Комната, обставленная на старинный лад. Входят миссис Хардкасл и мистер Хардкасл.
Миссис Хардкасл. Странный вы человек, мистер Хардкасл, клянусь! Да кроме нас во всей Англии нет никого, кто хотя бы изредка не съездил в столицу, чтобы стереть с себя ржавчину! Взгляните-ка на обеих мисс Хоггс и нашу соседку миссис Григсби — они каждую зиму трутся там по месяцу и наводят на себя лоск!
Хардкасл. Воистину! И возвращаются с запасом тщеславия и жеманства на целый год. Почему это Лондон не держит своих дураков взаперти, удивляюсь! В мое время столичные сумасбродства ползли к нам, как улитка, а нынче они летят быстрее дилижанса.
Миссис Хардкасл. О да, ваше время было и впрямь превосходное время; вы твердите нам об этом уже не первый год. То-то мы живем в старой развалине, которая смахивает на гостиницу, с той разницей, что никто в нее не заезжает. Более интересных посетителей, чем старуха Одфиш, жена приходского священника, и маленький Крипплгейт, хромой учитель танцев, — у нас не бывает, а наше единственное развлечение — ваши старинные анекдоты о принце Евгении и герцоге Мальборо. Ненавижу этот старомодный вздор!
Хардкасл. А я люблю. Я люблю все, что старо: старых друзей, старые времена, старые обычаи, старые книги, старые вина, и, мне кажется, Дороти (берет ее за руку) вы не будете отрицать, что я всегда очень любил свою старую жену.

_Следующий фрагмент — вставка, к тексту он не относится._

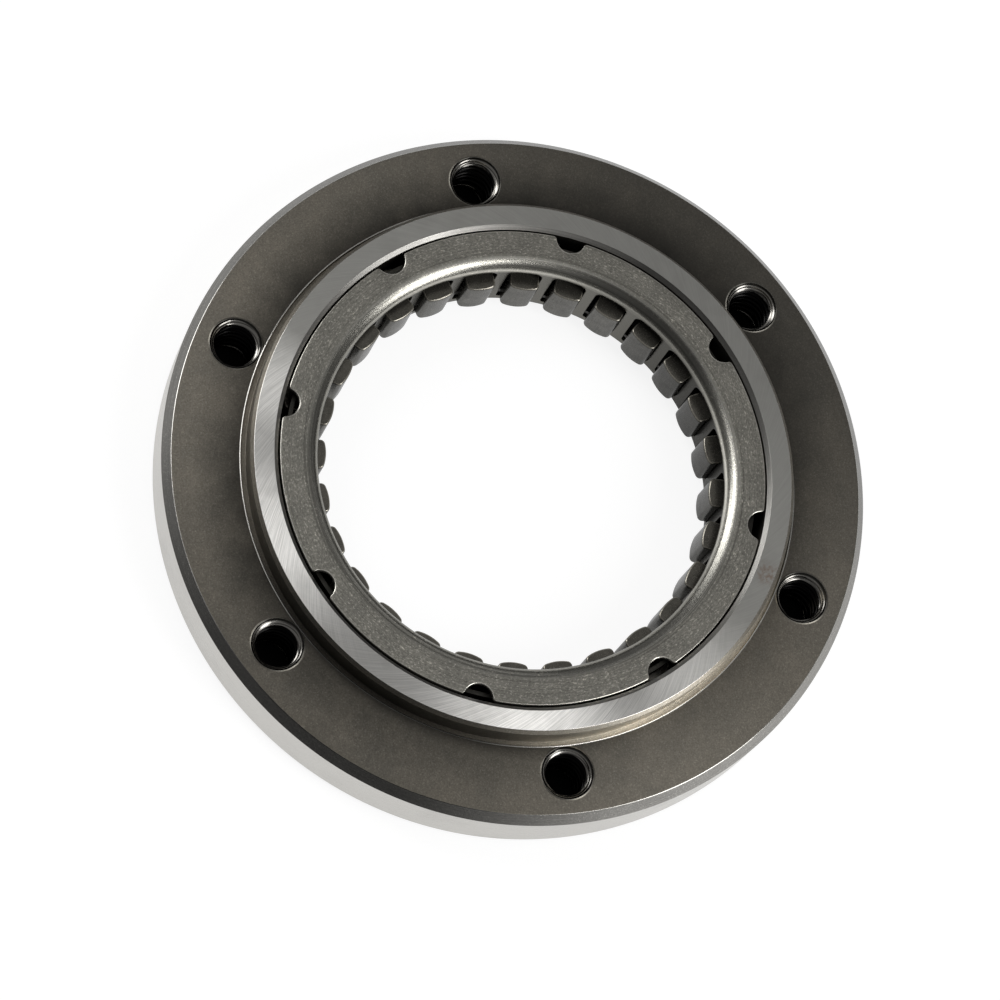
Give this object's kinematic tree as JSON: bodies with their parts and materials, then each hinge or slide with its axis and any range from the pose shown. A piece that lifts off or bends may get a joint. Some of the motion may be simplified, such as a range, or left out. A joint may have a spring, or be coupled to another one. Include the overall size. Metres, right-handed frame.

Миссис Хардкасл. О господи, мистер Хардкасл, вечно вы носитесь со своей Дороти и своими старыми женами. Я ведь моложе, чем вы меня выставляете, и не на один год… Прибавьте к двадцати двадцать — что получится?
Хардкасл. Сейчас подсчитаем: к двадцати прибавить двадцать — ровно пятьдесят семь.
Миссис Хардкасл. Неправда, мистер Хардкасл; мне было всего двадцать, когда я родила Тони от мистера Ламкина, моего первого мужа; а Тони еще не достиг сознательного возраста.
Хардкасл. И никогда не достигнет, могу поручиться. Славную выучку он прошел у вас!
Миссис Хардкасл. Это неважно. У Тони Ламкина приличное состояние. Моему сыну не придется зарабатывать на жизнь какими-то знаниями. Думаю, свои полторы тысячи в год он сумеет истратить и без особых знаний.
Хардкасл. Да какие у него знания! Просто смесь всяких проделок и озорства.
Миссис Хардкасл. Такой уж у него нрав, дорогой мой. Право, мистер Хардкасл, согласитесь, что у мальчика есть чувство юмора.
Хардкасл. Я скорее соглашусь окунуть его в пруд. Если сжигать башмаки лакея, пугать служанок и мучить котят почитается юмором, тогда, конечно, юмор у него есть. Не далее как вчера, он привязал мой парик к спинке стула, и когда мне надобно было встать, чтобы отвесить поклон, я ткнулся лысиной прямо в лицо миссис Фризл.
Миссис Хардкасл. Но разве это моя вина? Бедный мальчик всегда был слишком болезненным, чтобы преуспевать в науках. Школа была бы для него погибелью. Когда он немного окрепнет, почем знать, может быть, год-другой занятий латынью и принесет ему пользу…
Хардкасл. Ему — латынь? Что мертвому припарки… Нет, нет; трактир и конюшня — вот единственные школы, которые он когда-либо будет посещать.
Миссис Хардкасл. Во всяком случае, мы должны сейчас щадить мальчика — боюсь, что ему не суждено долго жить среди нас… Да по его лицу сразу видно, что он чахоточный.
Хардкасл. Несомненно, если чрезмерная толщина — один из признаков чахотки.
Миссис Хардкасл. Он иногда покашливает.
Хардкасл. Да, если виски попадает ему не в то горло.
Миссис Хардкасл. Я вправду опасаюсь за его легкие.
Хардкасл. Я тоже, уверяю вас; ведь он порою горланит, как иерихонская труба.
Тони за сценой громко подражает крику охотника.
А-э, да вот и он… поистине чахоточное создание.
Входит Тони.
Миссис Хардкасл. Тони, куда ты идешь, радость моя? Не побалуешь ли нас с отцом своим обществом, душенька?